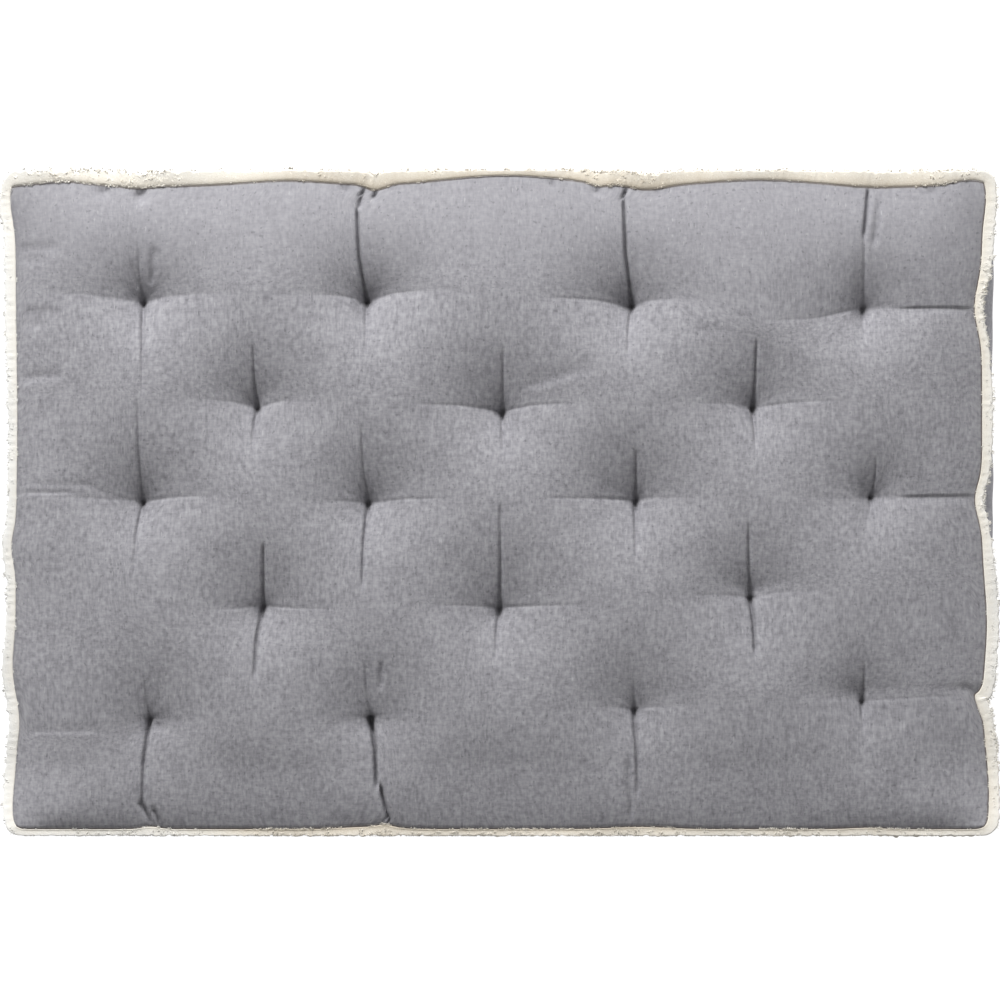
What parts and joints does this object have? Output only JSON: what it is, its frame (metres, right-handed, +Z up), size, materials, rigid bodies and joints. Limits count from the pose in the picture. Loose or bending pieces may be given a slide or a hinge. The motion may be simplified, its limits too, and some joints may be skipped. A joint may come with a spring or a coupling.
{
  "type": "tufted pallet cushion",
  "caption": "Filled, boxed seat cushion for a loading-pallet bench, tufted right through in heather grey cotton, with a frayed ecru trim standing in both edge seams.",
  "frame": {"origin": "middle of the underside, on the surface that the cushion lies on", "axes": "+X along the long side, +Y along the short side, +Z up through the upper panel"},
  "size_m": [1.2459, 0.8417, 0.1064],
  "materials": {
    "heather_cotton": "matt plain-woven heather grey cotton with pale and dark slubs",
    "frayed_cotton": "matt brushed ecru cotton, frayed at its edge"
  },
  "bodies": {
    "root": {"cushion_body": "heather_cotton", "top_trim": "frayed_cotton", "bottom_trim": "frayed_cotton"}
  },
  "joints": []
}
• • •
▶ **Job**: Extract the listing in its entirety and repeat it exactly.

▶ **Output for this exercise**:
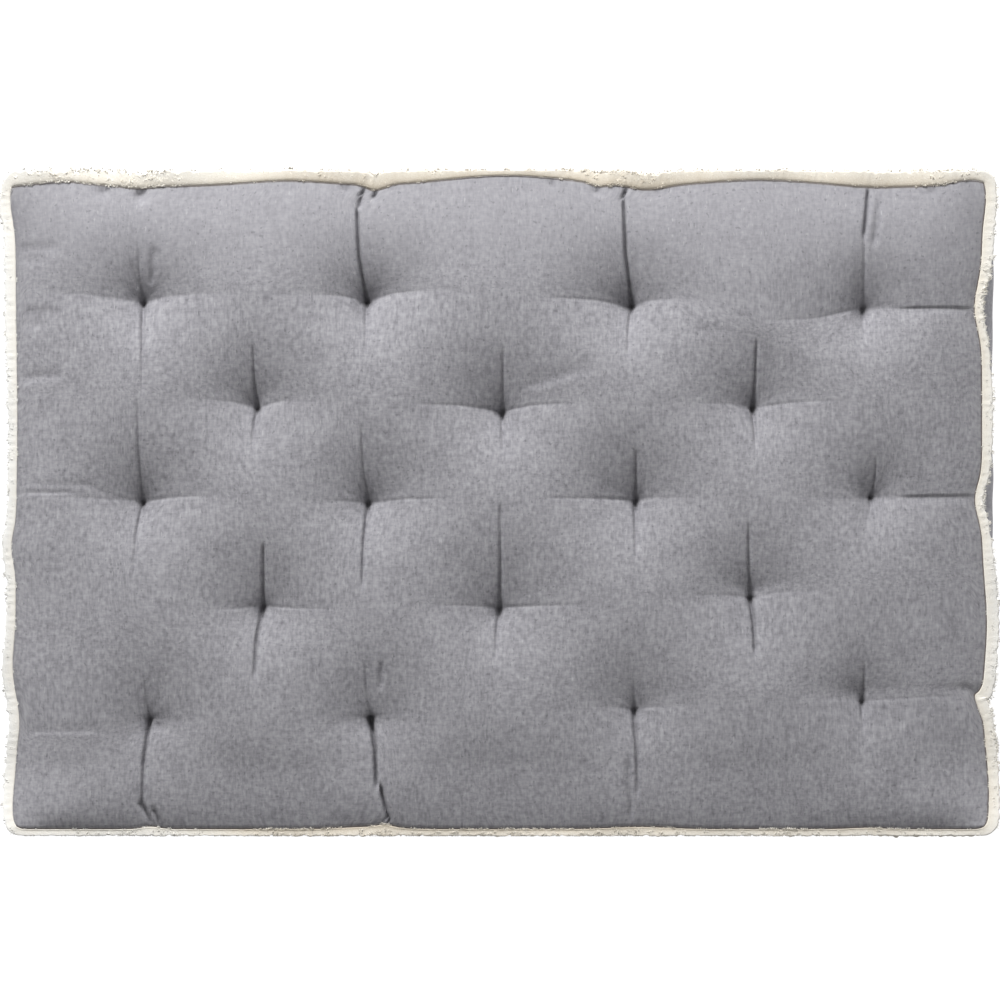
What parts and joints does this object have? Output only JSON: what it is, its frame (metres, right-handed, +Z up), size, materials, rigid bodies and joints. Limits count from the pose in the picture. Loose or bending pieces may be given a slide or a hinge. The motion may be simplified, its limits too, and some joints may be skipped. A joint may come with a spring or a coupling.
{
  "type": "tufted pallet cushion",
  "caption": "Filled, boxed seat cushion for a loading-pallet bench, tufted right through in heather grey cotton, with a frayed ecru trim standing in both edge seams.",
  "frame": {"origin": "middle of the underside, on the surface that the cushion lies on", "axes": "+X along the long side, +Y along the short side, +Z up through the upper panel"},
  "size_m": [1.2459, 0.8417, 0.1064],
  "materials": {
    "heather_cotton": "matt plain-woven heather grey cotton with pale and dark slubs",
    "frayed_cotton": "matt brushed ecru cotton, frayed at its edge"
  },
  "bodies": {
    "root": {"cushion_body": "heather_cotton", "top_trim": "frayed_cotton", "bottom_trim": "frayed_cotton"}
  },
  "joints": []
}